* **DATA LINES**:
_ _ _
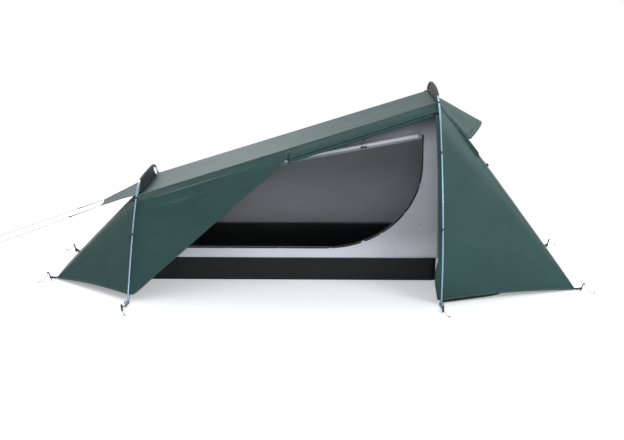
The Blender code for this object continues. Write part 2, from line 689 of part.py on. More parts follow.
def pole_set(word, hoop):
    """A pole: tubes that plug together, a tip in each end and the elastic that runs through it.

    Each tube but the last ends in a thinner ferrule, which fits inside the next tube. All of it hangs on
    an empty on the axis that the arch folds about.
    """
    line, sections = hoop.pole(), hoop.sections
    low_way = Vector(line[1] - line[0]).normalized()
    high_way = Vector(line[-2] - line[-1]).normalized()
    made = []
    for k in range(sections):
        part = line[k * SECTION_STEPS: (k + 1) * SECTION_STEPS + 1].copy()
        shares = [1.0] * len(part)
        way = part[1] - part[0]
        part[0] += way / np.linalg.norm(way) * (2 * FIT if k else TIP_LENGTH)
        if k < sections - 1:
            after = line[(k + 1) * SECTION_STEPS + 1] - part[-1]
            after /= np.linalg.norm(after)
            ferrule = [part[-1] + after * 0.00005, part[-1] + after * FERRULE_LENGTH]
            part = np.concatenate([part, ferrule])
            shares += [FERRULE, FERRULE]
        else:
            way = part[-2] - part[-1]
            part[-1] += way / np.linalg.norm(way) * TIP_LENGTH
        made.append(tube(f"{word}_pole_{k + 1}", part, POLE_R, "pole", wall=POLE_WALL, shares=shares))
    plug, collar = POLE_R - POLE_WALL - 0.0005, POLE_R - 0.0001
    profile = [(0, 0.034), (plug, 0.034), (plug, TIP_LENGTH - FIT), (collar, TIP_LENGTH - FIT),
               (collar, 0.013), (0.0026, 0.011), (0.0026, -0.003), (0.0014, -0.0052), (0, -0.0052)]
    made.append(turned(f"{word}_pole_tip_front", profile, "bare_alloy", along(line[0], low_way)))
    made.append(turned(f"{word}_pole_tip_back", profile, "bare_alloy", along(line[-1], high_way)))
    cord = line.copy()
    cord[0] += np.array(low_way) * 0.0345
    cord[-1] += np.array(high_way) * 0.0345
    made.append(tube(f"{word}_pole_elastic", cord, ELASTIC_R, "elastic", sides=1))
    pivot = bpy.data.objects.new(f"{word}_hoop_pivot", None)
    tent.objects.link(pivot)
    pivot.location = (hoop.x, 0, PIVOT_Z)
    bpy.context.view_layer.update()
    for item in made:
        item.parent = pivot
        item.matrix_parent_inverse = pivot.matrix_world.inverted()


def clip_tape(word, hoop, side, heights, lift):
    """A webbing tape along the flysheet's edge, with the open hooks that hold it to the pole."""
    leg = hoop.leg(side, ROWS)
    way = np.gradient(leg, axis=0)
    way /= np.linalg.norm(way, axis=1)[:, None]
    outward = np.stack([np.zeros(ROWS), side * way[:, 2], -side * way[:, 1]], axis=1)
    edge = leg + outward * (CLOTH / 2 + lift + STRAP_T / 2)
    at = np.concatenate([[0], np.cumsum(np.linalg.norm(np.diff(edge, axis=0), axis=1))])
    low, high = np.interp((heights[0] - 0.05, heights[-1] - 0.018), edge[:, 2], at)
    want = [low, *at[(at > low) & (at < high)], high]
    middle = np.stack([np.interp(want, at, edge[:, k]) for k in range(3)], axis=1)
    line = evenly(middle, 400)
    across = np.array([CLIP_TAPE / 2, 0, 0])
    made = [cloth("tape", np.stack([middle - across, middle + across], axis=1), "webbing", thick=STRAP_T,
                  inset=0.00001)]
    for z in heights:
        centre, up = hoop.at_height(z, side)
        gap = line - np.array(centre)
        near = int(np.argmin(np.linalg.norm(gap, axis=1)))
        reach = float(np.linalg.norm(gap[near]))
        inward = (Vector(line[near]) - centre).normalized()
        made.append(flat("hook", [hook(reach)], CLIP_LENGTH / 2, "plastic",
                         axes(centre, inward, Vector((1, 0, 0)), inward.cross(Vector((1, 0, 0))))))
    combine(f"{word}_clip_tape_{'front' if side < 0 else 'back'}", made, "webbing")


def hook(reach):
    """A hook's outline: a neck that reaches in to the tape, and an open ring round the pole."""
    hole = POLE_R + CLIP_GAP
    start = math.degrees(math.asin(CLIP_HALF / CLIP_R))
    ring = np.radians(np.linspace(start, 270, 10))
    bore = np.radians(np.linspace(270, -start, 10))
    return [(reach, -CLIP_HALF), (reach, CLIP_HALF),
            *[(CLIP_R * math.cos(a), CLIP_R * math.sin(a)) for a in ring],
            *[(hole * math.cos(a), hole * math.sin(a)) for a in bore],
            (CLIP_R * math.cos(math.radians(start)), -CLIP_HALF)]


def peg_frame(place, away):
    """A peg's own axes: local X away from the tent, square to the blade's length, and local Y up the blade."""
    away = Vector((away[0], away[1], 0)).normalized()
    up = Vector((0, 0, 1)) * math.cos(PEG_LEAN) + away * math.sin(PEG_LEAN)
    side = away * math.cos(PEG_LEAN) - Vector((0, 0, 1)) * math.sin(PEG_LEAN)
    lift = Vector((0, 0, PEG_W / 2 * math.sin(PEG_LEAN) + 0.0006))
    return axes(Vector(place) + lift, side, up, side.cross(up))


def notch(place, away, height, gap=0.0008):
    """The point at a height just inside a peg's blade, where a strap or a cord ends."""
    return peg_frame(place, away) @ Vector((-PEG_W / 2 - gap, height / math.cos(PEG_LEAN), 0))


def peg(name, place, away, height=PEG_H):
    """A peg's part above the ground, leaning away from the tent, with a hook at the top."""
    w = PEG_W / 2
    outline = [(-w, 0.0), (w, 0.0), (w, height * 0.72), (w * 0.2, height * 0.76), (w * 0.2, height * 0.86),
               (w * 1.7, height * 0.84), (w * 1.7, height * 0.93), (w, height), (-w, height)]
    return flat(name, [outline], PEG_T / 2, "peg", peg_frame(place, away))


def corner_peg(end_x, half, side):
    """Where a corner's peg stands, and the direction that it leans."""
    away = Vector((math.copysign(0.8, end_x), 0.6 * side, 0))
    return Vector((end_x, side * half, 0)) + away * CORNER_PEG_OUT, away


def strap(points):
    """A flat webbing strap along points, lying as level across as it can."""
    points = [Vector(p) for p in points]
    way = (points[-1] - points[0]).normalized()
    across = Vector((0, 0, 1)).cross(way).normalized() * STRAP_W / 2
    rows = [[tuple(p - across), tuple(p + across)] for p in points]
    return cloth("strap", rows, "webbing", thick=STRAP_T, inset=0.00001)


def foot_strap(word, hoop, side, place):
    """The ring that a pole's tip stands in, with a strap out to the peg and one in to the flysheet's hem."""
    line = hoop.pole() if side < 0 else hoop.pole()[::-1]
    foot, way = Vector(line[0]), Vector(line[1] - line[0])
    hub = foot + way * (RING_Z - foot.z) / way.z
    profile = [(RING_R, 0.0009), (RING_R, -0.0009), (RING_HOLE_R, -0.0009), (RING_HOLE_R, 0.0009),
               (RING_R, 0.0009)]
    ring = turned("ring", profile, "webbing", Matrix.Translation(hub))
    away = Vector((0, side, 0))
    grip = hub + away * (RING_R - 0.002)
    outer = strap([grip, grip + away * 0.03 + Vector((0, 0, 0.002)), notch(place, away, 0.018)])
    leg = Vector(hoop.leg(side, ROWS)[0])
    hem = Vector((foot[0], leg.y + side * 0.0016, leg.z + 0.003))
    inner = strap([hub - away * (RING_R - 0.002), hem])
    combine(f"{word}_hoop_strap_{'front' if side < 0 else 'back'}", [ring, outer, inner], "webbing")


def pegs_and_straps():
    """The corner pegs, and the pegs of the arches' feet with their straps."""
    for side, edge in ((-1, "front"), (1, "back")):
        for word, end_x, half in (("foot", FOOT_END_X, FOOT_END_HALF), ("head", HEAD_END_X, HEAD_END_HALF)):
            peg(f"peg_{word}_corner_{edge}", *corner_peg(end_x, half, side))
        for word, hoop in (("foot", FOOT), ("head", HEAD)):
            place = Vector((hoop.x - 0.004, side * HOOP_PEG_Y, 0))
            peg(f"peg_{word}_hoop_{edge}", place, (0, side), PEG_H * 0.85)
            foot_strap(word, hoop, side, place)


def guylines():
    """The two guylines of the awning, each with its tensioner and the peg that holds it."""
    for side, word in ((-1, "front"), (1, "back")):
        tip = Vector((AWNING_X, side * AWNING_HALF, AWNING_Z))
        place = Vector((GUY_PEG[0], side * GUY_PEG[1], 0))
        away = place - tip
        peg(f"peg_guyline_{word}", place, away)
        low = notch(place, away, PEG_H * 0.74, 0.0009)
        way = (low - tip).normalized()
        start = tip + way * (CORD_R + 0.0006)
        tube(f"guyline_{word}", [start.lerp(low, t) for t in np.linspace(0, 1, 24)], CORD_R, "cord")
        middle = tip + way * TENSIONER_AT
        half = Vector((0, 0, 0.011))
        sleeve = tube(f"tensioner_{word}", [-half, half], 0.0038, "plastic", wall=0.0022)
        sleeve.matrix_world = along(middle, way)


def vent_cord():
    """The short cord and its bead at the front edge of the head vent."""
    edge = HEAD.roof(-1), end_corner(-1, HEAD_END_X, HEAD_END_HALF)
    down = Vector(edge[1] - edge[0])
    down.y = 0
    normal = Vector((0, -1, 0)).cross(down).normalized()
    normal = -normal if normal.z < 0 else normal
    points = []
    for share, lift in ((0.31, 0.0019), (0.345, 0.0032), (0.375, 0.005)):
        place = Vector(between(*edge, share)) + Vector((0, 0.01, 0))
        points.append(tuple(place + normal * lift))
    line = smooth(points, 8)
    way = Vector(line[-1] - line[-2]).normalized()
    cord = tube("line", line, CORD_R, "cord")
    bead = turned("bead", [(0, 0.006), (0.004, 0.004), (0.004, -0.004), (0, -0.006)], "plastic",
                  along(Vector(line[-1]) + way * 0.004, way), steps=8)
    combine("vent_cord", [bead, cord], "cord")


front_panel()
side_panels()
cloth("fly_roof", [[FOOT.roof(-1), FOOT.roof(1)], [HEAD.roof(-1), HEAD.roof(1)]], inset=FOLD_SEAM)
end_sheet("foot", FOOT, FOOT_END_X, FOOT_END_HALF)
end_sheet("head", HEAD, HEAD_END_X, HEAD_END_HALF, vent=True)
awning_and_hood()
crest("head", HEAD, 0.3)
crest("foot", FOOT, 0.25)
inner_tent()
inner_door_fittings()
outer_door_fittings()
pole_set("head", HEAD)
pole_set("foot", FOOT)
for end in (-1, 1):
    clip_tape("head", HEAD, end, HEAD_CLIP_Z, 0.0005)
    clip_tape("foot", FOOT, end, FOOT_CLIP_Z, 0.0014)
pegs_and_straps()
guylines()
vent_cord()
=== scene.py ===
# %% [markdown]
# # A one-person two-hoop tent, in Blender
# The CAD frame gives the tent's poles, pegs and flat cloth solids in their places. This lesson turns it into
# something that looks like a real tent: cloth that sags and pulls into folds, hems with stitching, webbing,
# hooks, cords and anodised tube. First it loads the frame and keeps its box, which bounds the finished tent.

# %% Load the frame
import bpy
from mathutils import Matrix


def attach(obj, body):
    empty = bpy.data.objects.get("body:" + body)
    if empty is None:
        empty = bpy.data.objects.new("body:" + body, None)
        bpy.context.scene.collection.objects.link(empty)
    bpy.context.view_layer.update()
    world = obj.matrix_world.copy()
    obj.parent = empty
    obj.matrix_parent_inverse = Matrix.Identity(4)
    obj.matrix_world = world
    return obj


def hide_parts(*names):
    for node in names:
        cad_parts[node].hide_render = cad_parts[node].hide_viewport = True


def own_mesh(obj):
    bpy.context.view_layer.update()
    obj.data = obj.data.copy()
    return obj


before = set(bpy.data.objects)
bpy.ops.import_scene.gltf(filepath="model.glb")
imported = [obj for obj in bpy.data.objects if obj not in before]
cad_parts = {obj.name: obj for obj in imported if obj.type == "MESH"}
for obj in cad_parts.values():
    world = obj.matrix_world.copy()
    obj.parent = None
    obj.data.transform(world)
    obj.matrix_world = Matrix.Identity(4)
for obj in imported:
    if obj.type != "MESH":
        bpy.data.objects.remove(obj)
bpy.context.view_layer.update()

import math

import bmesh
import bpy
import numpy as np
from mathutils import Vector

scene = bpy.context.scene

# %% [markdown]
# ## The camera and the room
# The photograph was taken from a little above the roof, some seven metres off on the door's side. The camera
# stands where lines drawn back through the hoops, the corners and the ground line meet. The image is taken to
# be 624 by 440, and 1100 of its pixels make the focal length.

# %% Camera
IMAGE = (624, 440)
FOCAL_PIXELS = 1100
lens = bpy.data.cameras.new("photo_camera")
lens.sensor_width = 36
lens.lens = FOCAL_PIXELS / IMAGE[0] * 36
camera = bpy.data.objects.new("photo_camera", lens)
camera.location = (0.114, -6.682, 1.852)
camera.rotation_euler = (math.radians(90 - 13.074), 0, math.radians(1.004))
scene.collection.objects.link(camera)
scene.camera = camera
scene.view_settings.view_transform = "Standard"
print("lens", round(lens.lens, 2), "mm")

# %% [markdown]
# ## Small tools for cloth, cord and tube
# Nearly everything on a tent is a sheet or a section carried along a line. So two functions make most of the
# meshes: one lays quads over a grid of points, and one carries a closed section along a path. Their UV maps
# are in metres, so that a weave keeps its thread spacing on every piece.

# %% Lines and grids
def unit(v):
    """Each vector divided by its own length."""
    return v / np.maximum(np.linalg.norm(v, axis=-1, keepdims=True), 1e-12)


def heading(line):
    """The direction of a line at each of its points."""
    return unit(np.gradient(line, axis=0))


def evens(count):
    """Numbers spaced evenly from 0 to 1."""
    return np.linspace(0, 1, count)


def between(a, b, share):
    """The point, or row of points, that lies share of the way from a to b."""
    return np.asarray(a, float) * (1 - share) + np.asarray(b, float) * share


def travelled(line):
    """How far along a line each of its points lies: the sum of the steps before it."""
    return np.concatenate([[0], np.cumsum(np.linalg.norm(np.diff(line, axis=0), axis=1))])


def length_of(line):
    """The length of a line of points: the sum of its steps."""
    return float(np.linalg.norm(np.diff(line, axis=0), axis=1).sum())


def places(line, at, want):
    """The points of a line at the wanted places, where at gives the place of each of its own points."""
    return np.stack([np.interp(want, at, line[:, k]) for k in range(line.shape[1])], axis=1)


def evenly(line, count):
    """Points evenly spaced by length along a line."""
    at = travelled(line)
    return places(line, at, np.linspace(0, at[-1], count))


def smooth(points, count):
    """Points evenly spaced along a curve through the given ones: cubic pieces, each leaving a point in the
    direction from the point before it to the point after it."""
    given = np.asarray(points, float)
    at = travelled(given)
    slope = np.gradient(given, at, axis=0)
    fine = np.linspace(0, at[-1], 60 * len(given))
    k = np.clip(np.searchsorted(at, fine, side="right") - 1, 0, len(given) - 2)
    h = (at[k + 1] - at[k])[:, None]
    t = (fine - at[k])[:, None] / h
    curve = ((2 * t**3 - 3 * t**2 + 1) * given[k] + (t**3 - 2 * t**2 + t) * h * slope[k]
             + (3 * t**2 - 2 * t**3) * given[k + 1] + (t**3 - t**2) * h * slope[k + 1])
    return evenly(curve, count)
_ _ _
* **SHORT EXERCISE**:
Set down, without any change, only the lines from the line that holds "front_panel()" through the line that holds "from mathutils import Matrix", both lines included.

* **TASK SOLUTION**:
front_panel()
side_panels()
cloth("fly_roof", [[FOOT.roof(-1), FOOT.roof(1)], [HEAD.roof(-1), HEAD.roof(1)]], inset=FOLD_SEAM)
end_sheet("foot", FOOT, FOOT_END_X, FOOT_END_HALF)
end_sheet("head", HEAD, HEAD_END_X, HEAD_END_HALF, vent=True)
awning_and_hood()
crest("head", HEAD, 0.3)
crest("foot", FOOT, 0.25)
inner_tent()
inner_door_fittings()
outer_door_fittings()
pole_set("head", HEAD)
pole_set("foot", FOOT)
for end in (-1, 1):
    clip_tape("head", HEAD, end, HEAD_CLIP_Z, 0.0005)
    clip_tape("foot", FOOT, end, FOOT_CLIP_Z, 0.0014)
pegs_and_straps()
guylines()
vent_cord()
=== scene.py ===
# %% [markdown]
# # A one-person two-hoop tent, in Blender
# The CAD frame gives the tent's poles, pegs and flat cloth solids in their places. This lesson turns it into
# something that looks like a real tent: cloth that sags and pulls into folds, hems with stitching, webbing,
# hooks, cords and anodised tube. First it loads the frame and keeps its box, which bounds the finished tent.

# %% Load the frame
import bpy
from mathutils import Matrix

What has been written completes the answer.